▶ [INSTRUCTION]: Repeat exactly, please, the lines that begin at the start of the listing and end at the line holding "make_latch_bumps()".

▶ [DATASET EXTRACT]:
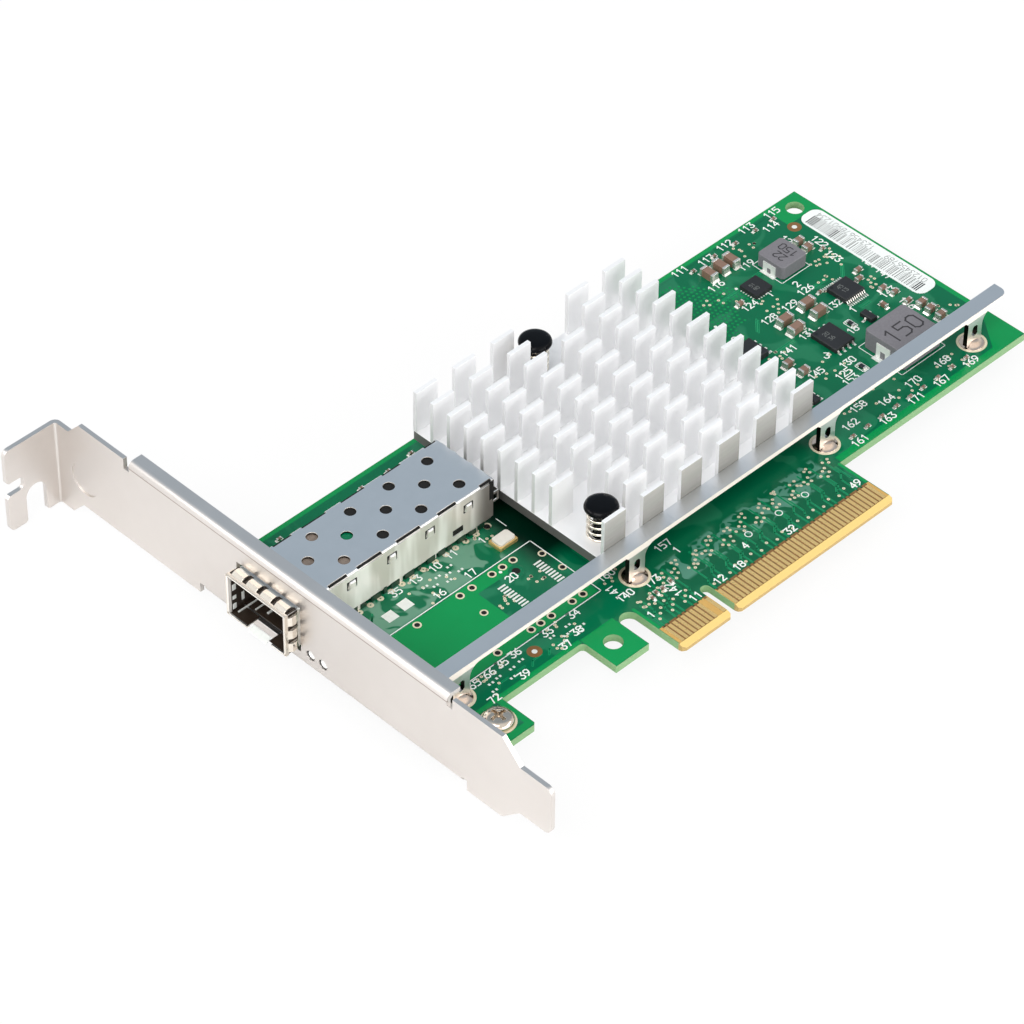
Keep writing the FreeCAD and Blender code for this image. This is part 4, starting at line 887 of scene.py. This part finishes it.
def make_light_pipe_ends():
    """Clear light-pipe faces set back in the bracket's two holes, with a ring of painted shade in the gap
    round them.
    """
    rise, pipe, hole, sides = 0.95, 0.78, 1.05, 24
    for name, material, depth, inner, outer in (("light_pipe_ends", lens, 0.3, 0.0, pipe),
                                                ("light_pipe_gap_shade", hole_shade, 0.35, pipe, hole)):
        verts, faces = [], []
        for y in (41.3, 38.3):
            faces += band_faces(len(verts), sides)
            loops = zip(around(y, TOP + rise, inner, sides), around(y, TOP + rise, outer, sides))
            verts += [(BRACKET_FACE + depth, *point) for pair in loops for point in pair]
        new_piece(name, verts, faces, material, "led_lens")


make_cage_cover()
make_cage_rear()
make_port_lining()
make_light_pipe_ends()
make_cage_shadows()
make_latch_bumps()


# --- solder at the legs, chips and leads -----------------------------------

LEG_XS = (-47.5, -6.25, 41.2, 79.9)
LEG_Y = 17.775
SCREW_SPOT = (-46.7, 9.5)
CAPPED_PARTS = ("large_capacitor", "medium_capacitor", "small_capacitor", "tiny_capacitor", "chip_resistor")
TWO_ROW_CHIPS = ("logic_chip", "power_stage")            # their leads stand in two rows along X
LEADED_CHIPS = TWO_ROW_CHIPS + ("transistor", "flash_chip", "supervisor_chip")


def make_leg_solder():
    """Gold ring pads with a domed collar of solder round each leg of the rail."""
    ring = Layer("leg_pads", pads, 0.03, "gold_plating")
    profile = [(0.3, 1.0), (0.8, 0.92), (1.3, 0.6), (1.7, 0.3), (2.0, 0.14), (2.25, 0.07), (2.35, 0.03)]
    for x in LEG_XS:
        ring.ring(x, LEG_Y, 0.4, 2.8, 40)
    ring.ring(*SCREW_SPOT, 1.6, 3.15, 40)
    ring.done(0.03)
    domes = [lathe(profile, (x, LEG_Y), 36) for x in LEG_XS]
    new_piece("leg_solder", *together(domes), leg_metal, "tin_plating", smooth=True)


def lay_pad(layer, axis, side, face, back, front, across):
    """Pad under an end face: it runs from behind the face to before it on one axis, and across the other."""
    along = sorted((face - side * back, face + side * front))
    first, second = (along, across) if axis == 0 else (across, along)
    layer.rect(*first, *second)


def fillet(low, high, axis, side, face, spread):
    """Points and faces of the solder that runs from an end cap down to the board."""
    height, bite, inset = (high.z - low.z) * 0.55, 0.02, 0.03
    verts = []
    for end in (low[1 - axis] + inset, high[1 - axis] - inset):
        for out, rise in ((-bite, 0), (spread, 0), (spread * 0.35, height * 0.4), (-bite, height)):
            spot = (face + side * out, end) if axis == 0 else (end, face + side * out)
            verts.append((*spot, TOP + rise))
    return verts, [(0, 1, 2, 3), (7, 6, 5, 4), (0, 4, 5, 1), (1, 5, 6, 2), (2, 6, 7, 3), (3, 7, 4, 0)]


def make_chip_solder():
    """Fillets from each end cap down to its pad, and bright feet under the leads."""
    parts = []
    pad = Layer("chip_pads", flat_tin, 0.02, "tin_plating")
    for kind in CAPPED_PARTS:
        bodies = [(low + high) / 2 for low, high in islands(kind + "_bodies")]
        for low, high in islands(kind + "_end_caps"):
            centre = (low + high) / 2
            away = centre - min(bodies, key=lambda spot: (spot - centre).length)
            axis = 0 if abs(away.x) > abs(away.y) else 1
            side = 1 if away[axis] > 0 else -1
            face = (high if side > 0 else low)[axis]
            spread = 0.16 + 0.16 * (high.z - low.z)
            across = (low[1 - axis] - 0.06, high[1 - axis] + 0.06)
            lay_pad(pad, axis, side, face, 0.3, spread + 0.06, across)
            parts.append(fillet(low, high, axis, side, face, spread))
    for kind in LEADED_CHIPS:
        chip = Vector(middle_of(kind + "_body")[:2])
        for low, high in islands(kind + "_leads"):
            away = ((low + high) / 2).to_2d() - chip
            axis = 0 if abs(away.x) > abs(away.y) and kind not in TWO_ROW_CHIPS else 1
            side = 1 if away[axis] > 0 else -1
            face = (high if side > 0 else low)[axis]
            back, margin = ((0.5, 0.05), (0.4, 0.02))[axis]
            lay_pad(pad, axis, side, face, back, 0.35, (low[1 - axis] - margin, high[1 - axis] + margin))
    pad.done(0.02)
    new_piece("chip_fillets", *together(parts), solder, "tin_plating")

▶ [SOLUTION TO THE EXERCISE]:
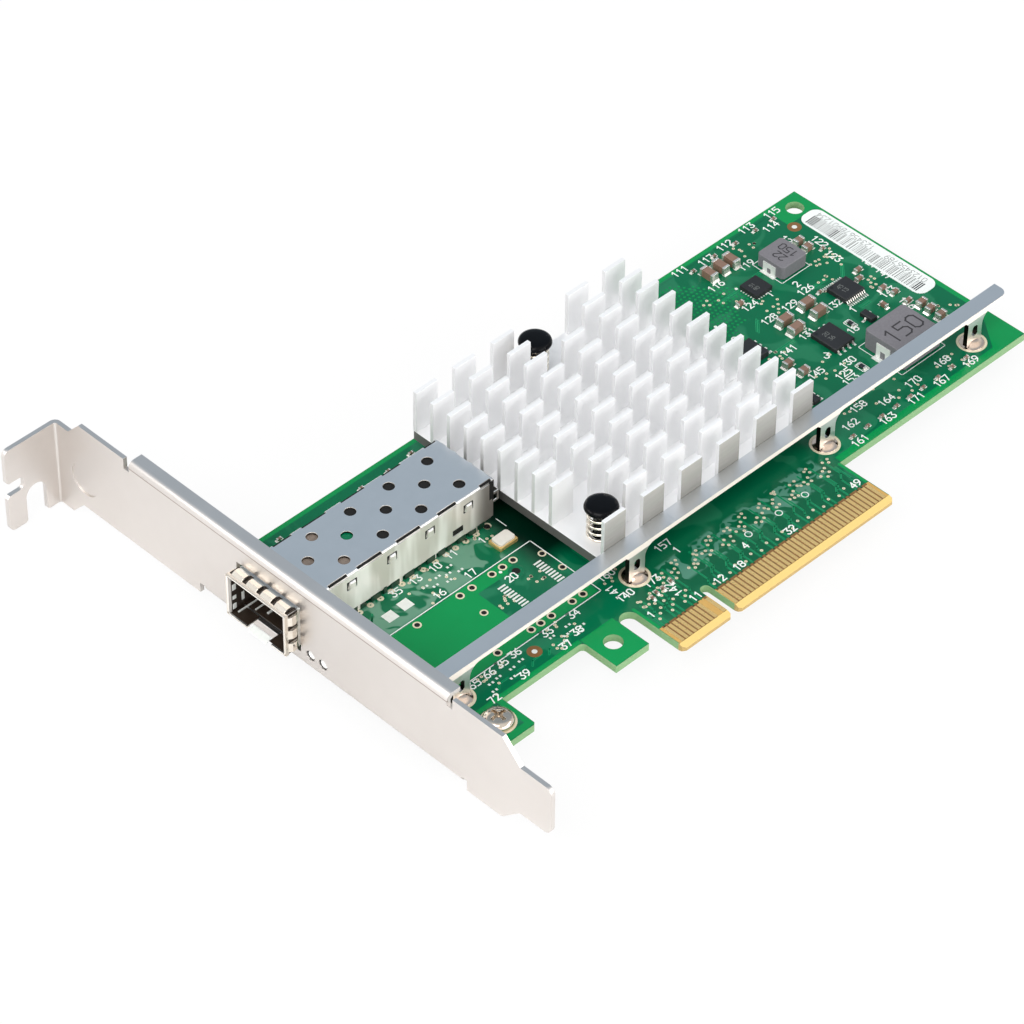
Keep writing the FreeCAD and Blender code for this image. This is part 4, starting at line 887 of scene.py. This part finishes it.
def make_light_pipe_ends():
    """Clear light-pipe faces set back in the bracket's two holes, with a ring of painted shade in the gap
    round them.
    """
    rise, pipe, hole, sides = 0.95, 0.78, 1.05, 24
    for name, material, depth, inner, outer in (("light_pipe_ends", lens, 0.3, 0.0, pipe),
                                                ("light_pipe_gap_shade", hole_shade, 0.35, pipe, hole)):
        verts, faces = [], []
        for y in (41.3, 38.3):
            faces += band_faces(len(verts), sides)
            loops = zip(around(y, TOP + rise, inner, sides), around(y, TOP + rise, outer, sides))
            verts += [(BRACKET_FACE + depth, *point) for pair in loops for point in pair]
        new_piece(name, verts, faces, material, "led_lens")


make_cage_cover()
make_cage_rear()
make_port_lining()
make_light_pipe_ends()
make_cage_shadows()
make_latch_bumps()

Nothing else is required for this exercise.